Il parlamentare è ormai un’anima morta, legata al leader da un ferreo vincolo di mandato; il che, come in ogni servitù, lo induce alla rancorosa vendetta ogni volta che può agire in segreto, ad esempio col triste spettacolo della mancata elezione dei giudici della Consulta. In alternativa, se non è d’accordo, può solo disertare dal suo mandato (assentandosi o dimettendosi).
La stessa definizione di presidente del Consiglio non si addice più a Renzi, il quale pur essendo primus non è certamente più inter pares tra i suoi ministri, come testimoniato dalla performance di Giuliano Poletti sulla riforma del mercato del lavoro. Pur senza nostalgie per il regime parlamentare uscente, davvero impossibili, bisogna riconoscere che qui siamo oltre.
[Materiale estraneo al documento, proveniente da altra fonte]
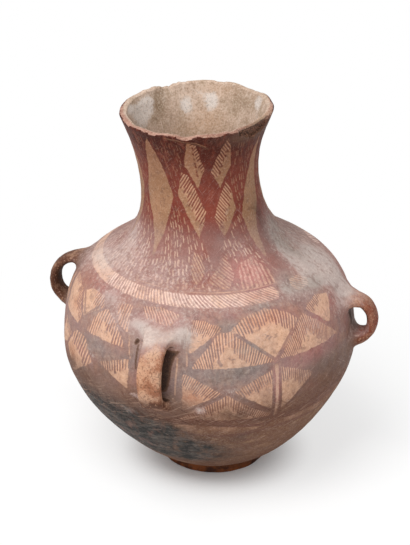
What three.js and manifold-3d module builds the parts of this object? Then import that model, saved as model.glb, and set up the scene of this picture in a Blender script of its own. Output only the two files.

È come se avessimo sostituito a vent’anni di mancate riforme istituzionali la biografia e la personalità di un leader di quarant’anni: una riforma costituzionale incarnata, in personam invece che ad personam.
Prima o poi doveva succedere: la democrazia parlamentare non può sopravvivere a periodi troppo lunghi di paralisi. A Bersani e D’Alema che protestano per l’andazzo odierno andrebbe risposto che ne sono in buona parte responsabili. Però non è detto che la nuova costituzione materiale che si sta delineando sia l’unica forma di post-democrazia possibile.
Non è vero che funziona così ovunque. Perfino in un regime presidenziale come quello statunitense i parlamentari hanno un incomparabile potere di condizionare le scelte dell’esecutivo. Perfino a Westminster le ribellioni in Aula sono all’ordine del giorno. Perfino in Germania la Merkel ha dovuto spesso ricorrere ai voti dell’opposizione per resistere alle defezioni interne della sua maggioranza. Istituti come la sfiducia costruttiva, sistemi elettorali basati sul collegio uninominale, o anche un presidenzialismo dotato di check and balances , consentono di avere insieme governi autorevoli e Parlamenti liberi.
Sarebbe il caso di pensarci per tempo. Perché democrazia è certamente decisione, ma è anche e soprattutto potere di controllare il potere. Ogni giorno, e non solo una volta ogni cinque anni.